### PROBLEM TO WORK ON
Scan the entries below. List each line with "scene".

+-------+

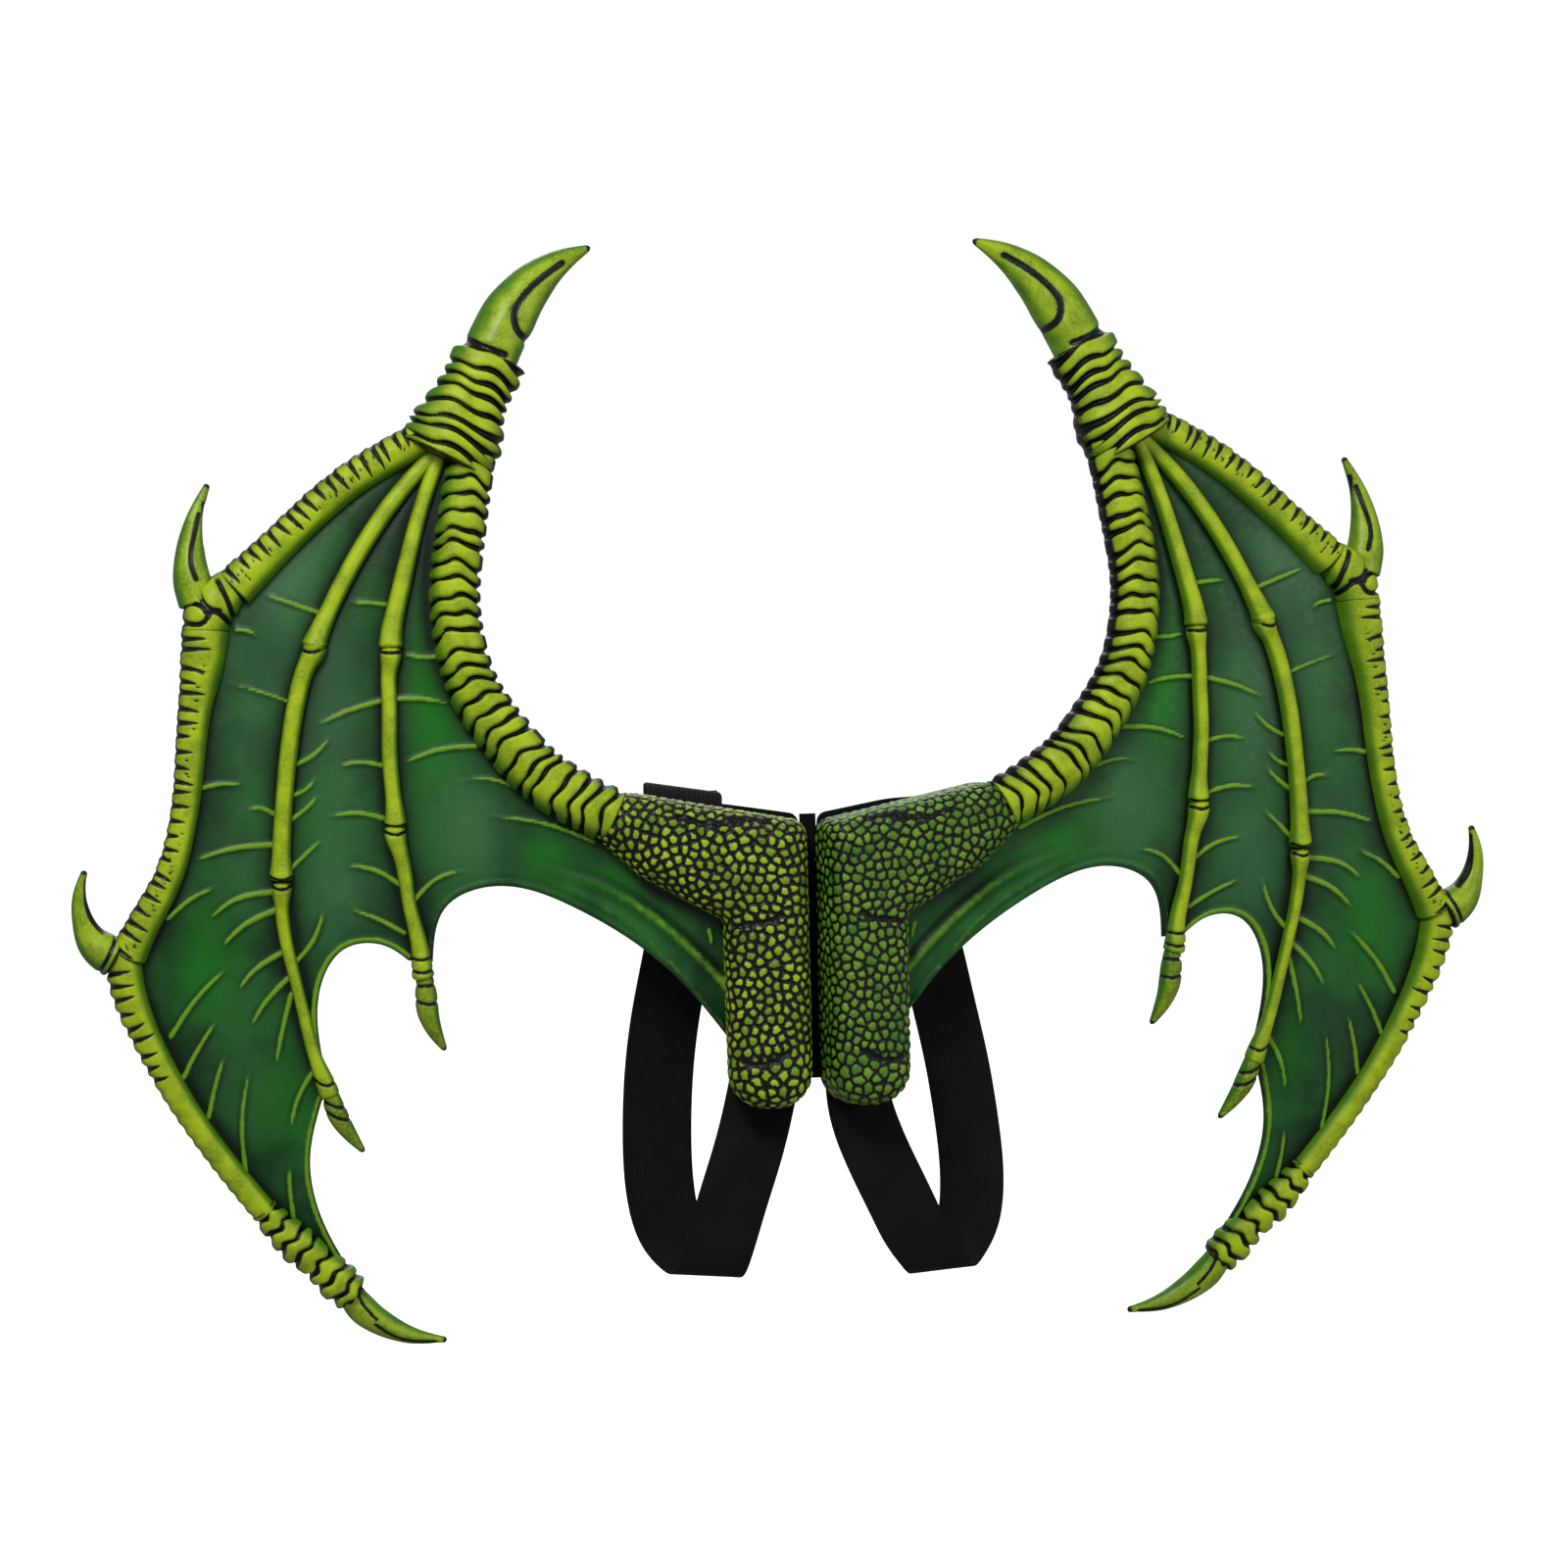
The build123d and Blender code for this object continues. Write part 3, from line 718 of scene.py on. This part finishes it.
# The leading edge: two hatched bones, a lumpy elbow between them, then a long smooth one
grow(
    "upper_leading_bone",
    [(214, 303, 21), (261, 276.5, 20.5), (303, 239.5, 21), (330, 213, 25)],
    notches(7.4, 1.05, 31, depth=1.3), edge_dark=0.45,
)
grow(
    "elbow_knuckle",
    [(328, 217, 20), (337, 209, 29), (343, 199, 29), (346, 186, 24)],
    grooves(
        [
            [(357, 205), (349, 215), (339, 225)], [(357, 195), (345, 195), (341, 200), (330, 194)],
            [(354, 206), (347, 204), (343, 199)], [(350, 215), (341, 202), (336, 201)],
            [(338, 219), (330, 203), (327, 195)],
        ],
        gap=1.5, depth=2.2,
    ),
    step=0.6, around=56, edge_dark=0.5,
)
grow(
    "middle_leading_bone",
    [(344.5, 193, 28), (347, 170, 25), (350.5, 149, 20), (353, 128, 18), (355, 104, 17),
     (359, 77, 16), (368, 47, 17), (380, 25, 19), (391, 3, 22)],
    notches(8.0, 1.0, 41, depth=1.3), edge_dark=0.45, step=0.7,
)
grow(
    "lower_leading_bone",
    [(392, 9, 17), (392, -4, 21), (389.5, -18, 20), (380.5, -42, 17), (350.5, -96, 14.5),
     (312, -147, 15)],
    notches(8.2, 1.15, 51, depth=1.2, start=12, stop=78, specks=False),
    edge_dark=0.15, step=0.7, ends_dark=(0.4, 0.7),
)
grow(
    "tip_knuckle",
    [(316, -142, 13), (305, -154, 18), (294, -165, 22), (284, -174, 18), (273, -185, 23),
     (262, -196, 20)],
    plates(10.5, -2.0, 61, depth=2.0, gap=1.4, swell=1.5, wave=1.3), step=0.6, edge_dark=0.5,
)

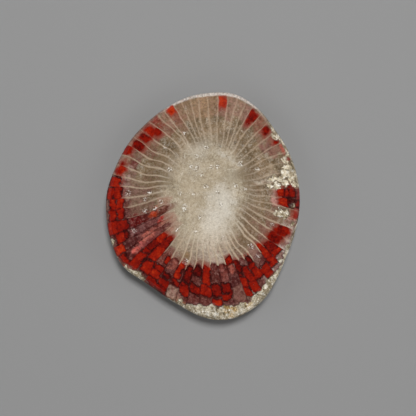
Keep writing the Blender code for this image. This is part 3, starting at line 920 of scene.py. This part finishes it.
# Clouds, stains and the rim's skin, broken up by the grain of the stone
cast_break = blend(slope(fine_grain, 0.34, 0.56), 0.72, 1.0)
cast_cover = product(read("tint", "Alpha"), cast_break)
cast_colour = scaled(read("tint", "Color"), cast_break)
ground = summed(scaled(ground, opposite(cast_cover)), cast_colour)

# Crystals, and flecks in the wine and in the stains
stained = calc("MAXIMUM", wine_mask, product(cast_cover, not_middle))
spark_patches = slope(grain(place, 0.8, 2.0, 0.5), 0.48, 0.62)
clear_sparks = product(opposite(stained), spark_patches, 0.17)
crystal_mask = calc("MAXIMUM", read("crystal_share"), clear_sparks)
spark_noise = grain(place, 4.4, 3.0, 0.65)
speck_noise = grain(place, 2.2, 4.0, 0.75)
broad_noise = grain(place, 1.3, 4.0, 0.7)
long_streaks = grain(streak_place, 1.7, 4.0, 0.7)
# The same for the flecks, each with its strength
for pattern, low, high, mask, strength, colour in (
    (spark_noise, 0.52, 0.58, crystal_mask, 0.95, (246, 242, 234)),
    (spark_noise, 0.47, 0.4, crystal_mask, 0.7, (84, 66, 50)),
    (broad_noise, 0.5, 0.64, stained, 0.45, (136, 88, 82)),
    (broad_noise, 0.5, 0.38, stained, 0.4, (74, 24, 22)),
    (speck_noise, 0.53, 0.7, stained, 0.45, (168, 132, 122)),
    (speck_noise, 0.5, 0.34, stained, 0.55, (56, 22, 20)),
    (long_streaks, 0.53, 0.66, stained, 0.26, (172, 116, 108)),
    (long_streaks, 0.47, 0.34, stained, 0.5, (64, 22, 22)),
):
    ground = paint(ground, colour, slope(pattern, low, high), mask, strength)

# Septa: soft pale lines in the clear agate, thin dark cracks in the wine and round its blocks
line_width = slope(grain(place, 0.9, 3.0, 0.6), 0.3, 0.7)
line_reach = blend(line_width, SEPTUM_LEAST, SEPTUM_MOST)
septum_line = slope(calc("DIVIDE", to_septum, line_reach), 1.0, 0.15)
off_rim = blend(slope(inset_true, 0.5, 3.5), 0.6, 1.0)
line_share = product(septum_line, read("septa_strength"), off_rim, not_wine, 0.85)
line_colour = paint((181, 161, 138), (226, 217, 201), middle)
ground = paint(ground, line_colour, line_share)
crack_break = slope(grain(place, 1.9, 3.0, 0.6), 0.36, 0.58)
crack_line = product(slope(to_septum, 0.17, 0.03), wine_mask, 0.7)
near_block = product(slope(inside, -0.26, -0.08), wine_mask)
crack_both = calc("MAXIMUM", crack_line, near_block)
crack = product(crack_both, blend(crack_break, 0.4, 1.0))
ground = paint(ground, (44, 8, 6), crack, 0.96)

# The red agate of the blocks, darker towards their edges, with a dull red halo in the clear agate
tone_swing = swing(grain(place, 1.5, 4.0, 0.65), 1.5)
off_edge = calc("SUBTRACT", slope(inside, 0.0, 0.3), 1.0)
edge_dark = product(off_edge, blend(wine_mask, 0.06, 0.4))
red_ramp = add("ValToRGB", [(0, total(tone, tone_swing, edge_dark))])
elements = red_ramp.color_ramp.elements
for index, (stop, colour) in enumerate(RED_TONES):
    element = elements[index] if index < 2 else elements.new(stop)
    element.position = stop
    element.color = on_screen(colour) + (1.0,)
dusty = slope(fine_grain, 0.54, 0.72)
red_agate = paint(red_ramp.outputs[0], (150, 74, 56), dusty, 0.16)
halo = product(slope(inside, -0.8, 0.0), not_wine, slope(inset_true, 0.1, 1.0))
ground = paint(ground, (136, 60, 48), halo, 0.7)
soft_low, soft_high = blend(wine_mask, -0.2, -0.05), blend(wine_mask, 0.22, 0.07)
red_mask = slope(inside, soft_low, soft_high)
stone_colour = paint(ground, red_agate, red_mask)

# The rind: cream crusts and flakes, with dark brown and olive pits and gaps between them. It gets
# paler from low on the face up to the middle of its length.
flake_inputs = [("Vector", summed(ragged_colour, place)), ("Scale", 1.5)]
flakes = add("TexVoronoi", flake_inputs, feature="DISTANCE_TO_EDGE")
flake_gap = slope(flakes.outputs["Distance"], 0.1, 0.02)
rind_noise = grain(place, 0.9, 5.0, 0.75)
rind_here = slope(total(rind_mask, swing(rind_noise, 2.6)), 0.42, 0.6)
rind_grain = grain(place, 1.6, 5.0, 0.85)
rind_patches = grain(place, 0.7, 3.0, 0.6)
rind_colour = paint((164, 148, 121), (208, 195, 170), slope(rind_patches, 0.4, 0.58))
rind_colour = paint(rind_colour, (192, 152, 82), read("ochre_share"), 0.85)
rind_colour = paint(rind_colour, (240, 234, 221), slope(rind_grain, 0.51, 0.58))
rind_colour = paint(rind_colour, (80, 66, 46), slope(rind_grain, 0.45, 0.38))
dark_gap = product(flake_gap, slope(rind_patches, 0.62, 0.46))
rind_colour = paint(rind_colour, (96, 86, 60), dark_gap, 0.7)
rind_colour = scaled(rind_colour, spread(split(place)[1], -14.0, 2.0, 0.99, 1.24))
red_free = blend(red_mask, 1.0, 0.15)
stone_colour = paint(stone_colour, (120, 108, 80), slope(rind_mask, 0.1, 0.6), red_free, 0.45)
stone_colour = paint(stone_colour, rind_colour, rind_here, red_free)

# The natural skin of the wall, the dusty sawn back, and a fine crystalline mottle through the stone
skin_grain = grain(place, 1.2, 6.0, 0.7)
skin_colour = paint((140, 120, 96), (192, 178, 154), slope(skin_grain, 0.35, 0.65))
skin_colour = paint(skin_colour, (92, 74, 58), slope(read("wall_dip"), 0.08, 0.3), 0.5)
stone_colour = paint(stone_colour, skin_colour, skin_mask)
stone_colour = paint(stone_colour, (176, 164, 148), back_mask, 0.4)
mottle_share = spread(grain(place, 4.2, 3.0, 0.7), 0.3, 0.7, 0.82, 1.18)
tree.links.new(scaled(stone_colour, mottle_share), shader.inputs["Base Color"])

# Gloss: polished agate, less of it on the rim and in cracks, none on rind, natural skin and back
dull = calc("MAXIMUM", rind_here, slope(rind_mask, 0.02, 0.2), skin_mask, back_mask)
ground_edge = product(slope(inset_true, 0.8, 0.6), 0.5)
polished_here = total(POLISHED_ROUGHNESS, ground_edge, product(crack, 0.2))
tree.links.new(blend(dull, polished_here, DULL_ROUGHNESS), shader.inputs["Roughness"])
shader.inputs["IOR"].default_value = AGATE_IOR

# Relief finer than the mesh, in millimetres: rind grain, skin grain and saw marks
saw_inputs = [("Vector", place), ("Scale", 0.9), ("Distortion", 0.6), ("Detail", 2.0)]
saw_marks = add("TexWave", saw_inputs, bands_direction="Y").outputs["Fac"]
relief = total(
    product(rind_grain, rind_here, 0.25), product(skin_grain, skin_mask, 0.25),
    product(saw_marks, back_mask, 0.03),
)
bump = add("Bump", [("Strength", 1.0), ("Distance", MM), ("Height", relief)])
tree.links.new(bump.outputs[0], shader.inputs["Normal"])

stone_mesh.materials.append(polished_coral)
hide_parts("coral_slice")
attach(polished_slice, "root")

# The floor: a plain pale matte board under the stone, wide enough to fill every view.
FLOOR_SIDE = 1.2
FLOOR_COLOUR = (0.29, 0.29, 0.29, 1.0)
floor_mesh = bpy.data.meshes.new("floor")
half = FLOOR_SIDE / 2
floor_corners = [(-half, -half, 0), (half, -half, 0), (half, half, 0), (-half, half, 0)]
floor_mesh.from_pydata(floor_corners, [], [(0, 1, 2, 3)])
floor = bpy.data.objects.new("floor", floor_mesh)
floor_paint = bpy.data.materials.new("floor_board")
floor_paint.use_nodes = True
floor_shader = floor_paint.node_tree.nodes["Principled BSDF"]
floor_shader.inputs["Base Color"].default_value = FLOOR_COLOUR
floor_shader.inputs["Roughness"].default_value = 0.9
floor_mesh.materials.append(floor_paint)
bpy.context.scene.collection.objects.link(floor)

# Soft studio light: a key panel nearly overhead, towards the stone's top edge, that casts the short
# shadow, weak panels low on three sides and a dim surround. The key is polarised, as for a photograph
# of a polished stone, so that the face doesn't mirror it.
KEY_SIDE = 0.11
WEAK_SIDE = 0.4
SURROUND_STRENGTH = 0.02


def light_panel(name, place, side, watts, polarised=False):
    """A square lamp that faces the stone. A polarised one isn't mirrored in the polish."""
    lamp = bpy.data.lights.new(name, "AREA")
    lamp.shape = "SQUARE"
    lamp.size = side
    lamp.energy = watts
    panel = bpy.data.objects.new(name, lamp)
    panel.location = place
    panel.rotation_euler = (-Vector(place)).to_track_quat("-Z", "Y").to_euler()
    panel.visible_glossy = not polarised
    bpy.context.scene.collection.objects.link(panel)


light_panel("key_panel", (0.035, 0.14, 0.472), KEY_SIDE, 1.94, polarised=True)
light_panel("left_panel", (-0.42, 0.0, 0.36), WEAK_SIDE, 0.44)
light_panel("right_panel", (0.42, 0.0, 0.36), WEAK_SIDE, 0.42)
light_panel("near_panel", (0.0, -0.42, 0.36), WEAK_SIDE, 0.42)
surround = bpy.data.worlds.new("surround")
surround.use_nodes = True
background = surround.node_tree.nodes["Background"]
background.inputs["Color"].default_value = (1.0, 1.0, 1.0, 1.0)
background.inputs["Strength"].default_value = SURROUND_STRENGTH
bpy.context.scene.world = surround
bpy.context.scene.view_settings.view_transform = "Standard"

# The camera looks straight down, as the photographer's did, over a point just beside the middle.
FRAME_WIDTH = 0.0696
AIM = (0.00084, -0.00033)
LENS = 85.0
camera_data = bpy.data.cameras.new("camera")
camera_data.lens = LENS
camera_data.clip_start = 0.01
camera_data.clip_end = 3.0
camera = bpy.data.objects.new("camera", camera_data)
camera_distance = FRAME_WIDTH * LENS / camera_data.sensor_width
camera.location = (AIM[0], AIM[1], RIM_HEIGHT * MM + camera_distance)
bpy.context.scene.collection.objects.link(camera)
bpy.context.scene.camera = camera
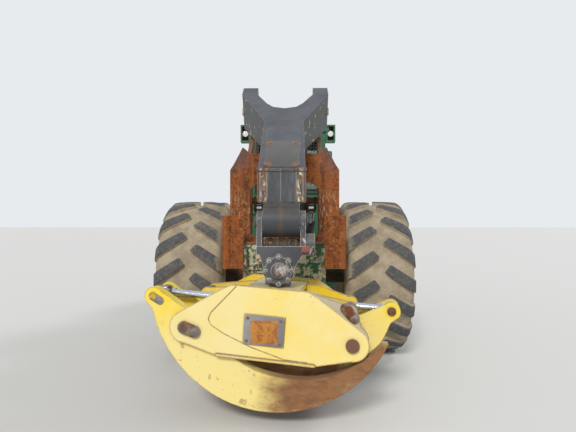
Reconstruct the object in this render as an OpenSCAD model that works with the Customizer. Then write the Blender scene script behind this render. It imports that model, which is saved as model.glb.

+-------+

### WORKED ANSWER
The build123d and Blender code for this object continues. Write part 3, from line 718 of scene.py on. This part finishes it.
Keep writing the Blender code for this image. This is part 3, starting at line 920 of scene.py. This part finishes it.
bpy.context.scene.collection.objects.link(floor)
    bpy.context.scene.collection.objects.link(panel)
bpy.context.scene.world = surround
bpy.context.scene.view_settings.view_transform = "Standard"
bpy.context.scene.collection.objects.link(camera)
bpy.context.scene.camera = camera
Reconstruct the object in this render as an OpenSCAD model that works with the Customizer. Then write the Blender scene script behind this render. It imports that model, which is saved as model.glb.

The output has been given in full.